If you took a book like “The Art Of The Deal” and based your life around it — you probably wouldn’t end up like Donald Trump — unless of course you have a wealthy father to bankroll your ventures.
Money is one of the metrics of success that entrepreneurs use. This is a fundamental flaw in most guides on being an entrepreneur. Your business needs you — but so does your family and the rest of your responsibilities. You need sleep, exercise, time with loved ones, and you need to continue at least some of your hobbies or you won’t be able to do your best at work — regardless of how much you are making.
I read an article the other day about a woman who had taken time off from being an entrepreneur to raise her family. After 10 years off the job she decided it was time to go back to work. She started reading books by other entrepreneurs to prepare for her next venture and was terrified by what she read.
She didn’t feel like a “killer”, she didn’t want to work the 120 hours — her family was just as important to her as her career. The language had changed since she was in business and the expectations seemed higher. She had enough time to run a business — but not enough time to “slay dragons” as the books described.
She began questioning whether or not the workplace would be a better spot for her. She was overcome with guilt at the thought of going back to work. Going back to work seems like the ultimate failure for an entrepreneur even though in a lot of circumstances it might be the right decision.
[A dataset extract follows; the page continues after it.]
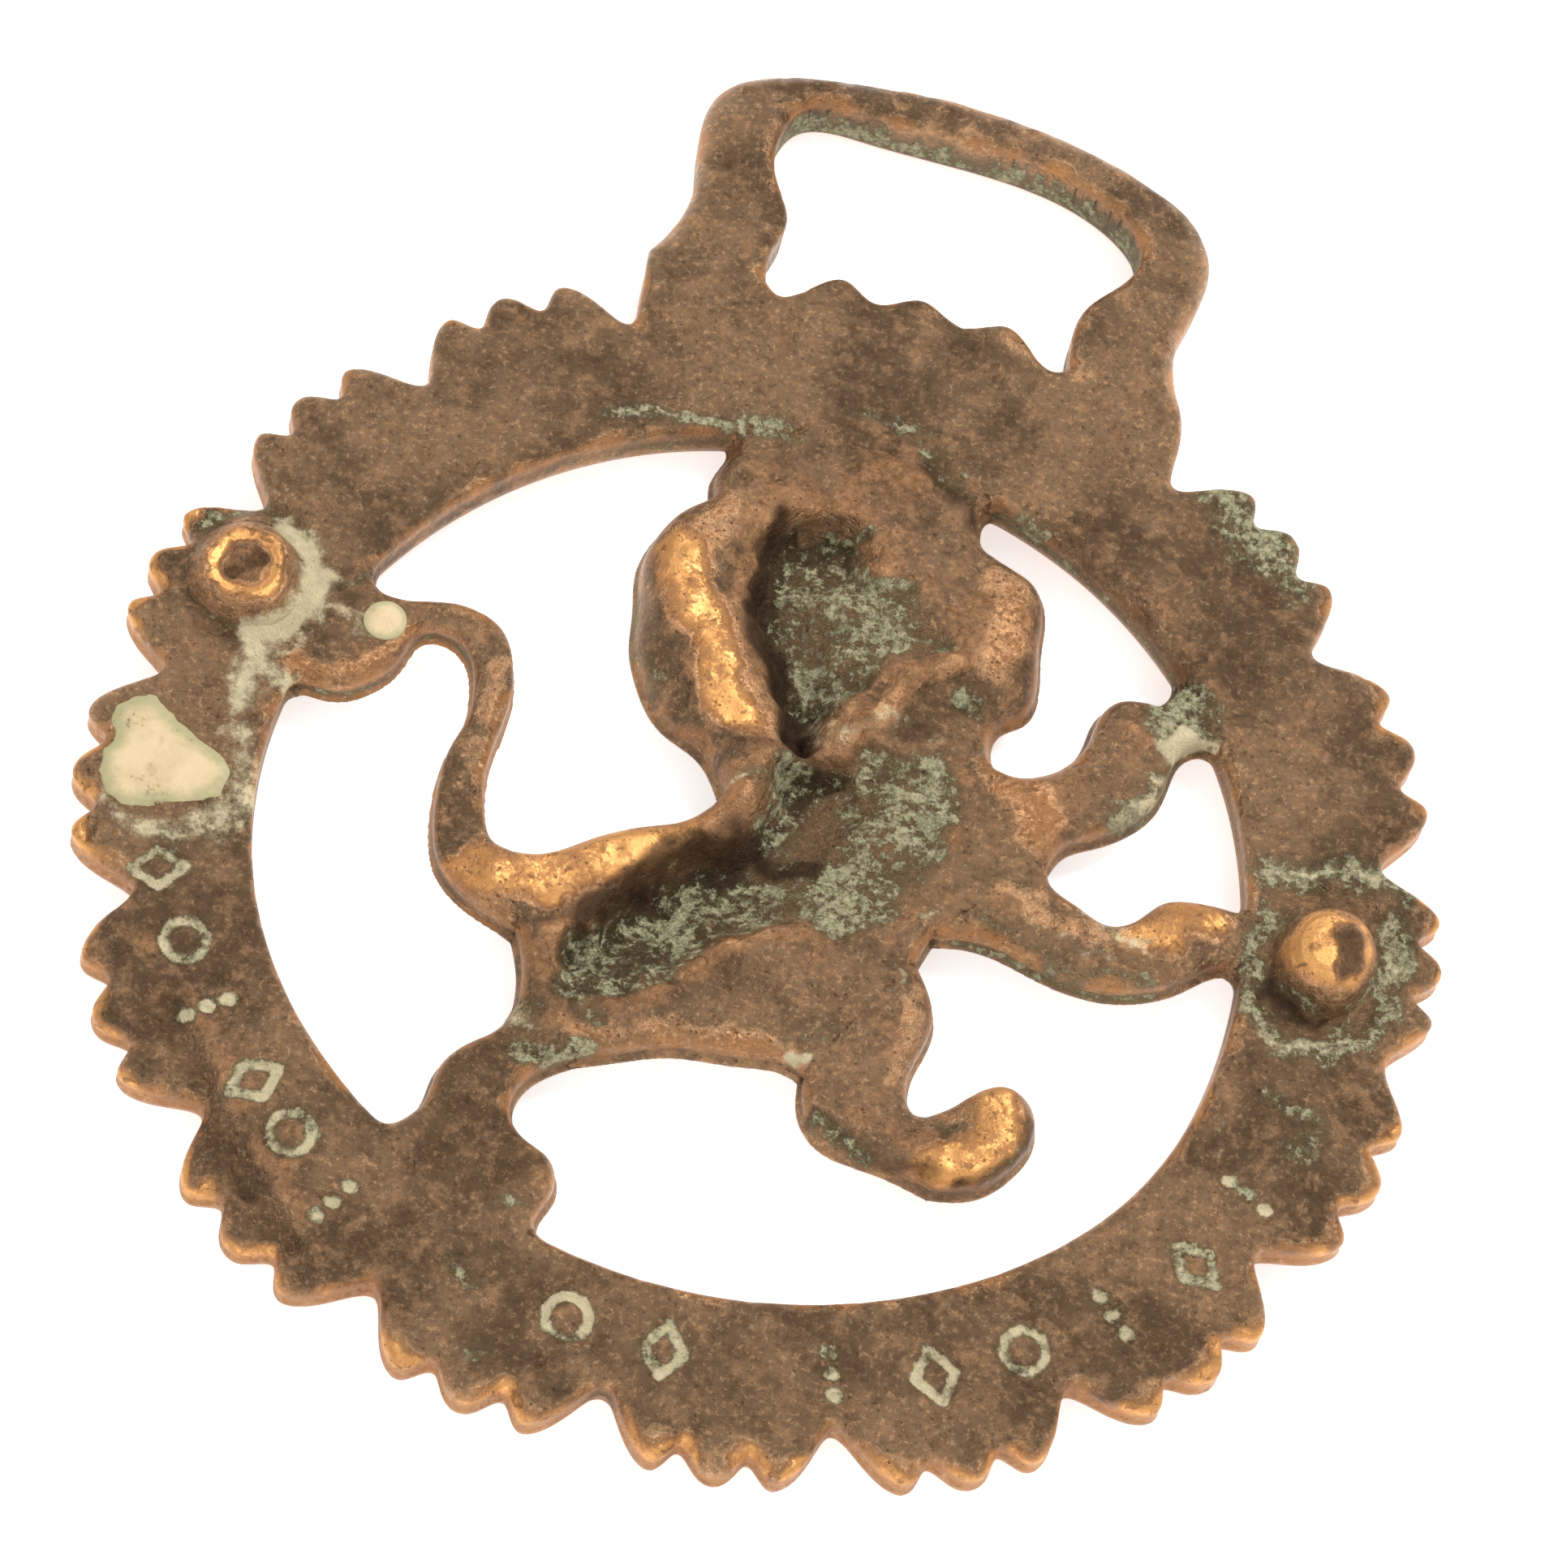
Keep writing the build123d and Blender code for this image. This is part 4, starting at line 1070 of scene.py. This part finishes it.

Acting like other people is not going to get you anywhere either. People read biography’s and think copying habits of other successful entrepreneurs will bring them success. Steve Jobs has been hailed as the greatest entrepreneur of our time — but his idiosyncratic behaviors like not showering or aggressively arguing with his staff would likely lead to ruin before it would another trillion dollar company. Its easy to look at successful people and believe everything about them is valuable and should be imitated. It’s hard to imagine that someone can be successful and be faulted at the same time — but faulted is how you can describe every human on this planet.
Steve Jobs wasn’t successful because of his personality — he was successful despite it.
Lets face it — most people are not part of the 1% — even though books on success and entrepreneurship are written as though everyone is either part of that group or should be. There is no shame in being a successful small business owner. There is no shame in wanting to grow your business at a level you feel comfortable with. Removing yourself from operations could be disaster in your industry!
Truth may be universal but that doesn’t mean business advice is as well.
Entrepreneurship is not a religion — though some authors and publications speak of it like it is. Even if you follow these books and articles down to the letter — there is no guarantee you’ll ever experience any success beyond what you are capable of on your own. Being an entrepreneur is an incredibly stressful position to hold and there is no shame in blowing it all up and finding something else to do. The only time you are “selling out” is when you ignore your own principles. You might be tired of wearing too many hats or you might be tired of working for no pay. Some entrepreneurs would rather pick up garbage on the side of the road than work for someone — but this is absolutely not the voice of the majority.
I became an entrepreneur as a teenager. It began as simple buying and selling and evolved from there. There’s nothing glamorous about it — often there is a lot of risk involved. Make your own decisions based on sound advice. It takes a high level of commitment financially and emotionally to run any business, one should never rush in to something or feel pressured to be someone they are not. What these books fail to mention is often the quickest path to money is getting a job and sometimes that’s exactly what you need.
Entrepreneurship is a type of employment more than it is a type of spirituality — be careful to not confuse the two. Always choose the situation that’s best for you and those you love — not a false sense of identity that has been marketed to the masses for decades.
Sound advice is typically not “stock” advice. As an individual it is important to build a team of advisers you trust — usually your lawyer, accountant, banker or partner but this could include other people who know you and who you respect and trust.
Entrepreneurs provide services for money, manufacture products, or buy products to sell at a profit. You don’t need to be a “killer” or a “ninja” — you simply need to write a plan, be consistent, and make sure the decisions you make are in line with your business plan and the advice of the advisers you trust. The secret to being successful isn’t on Amazon and it certainly isn’t on TV at 3 am. Success is subjective as is happiness — figure out what it takes for you to be happy and successful and make sure your business plan lines up with these goals.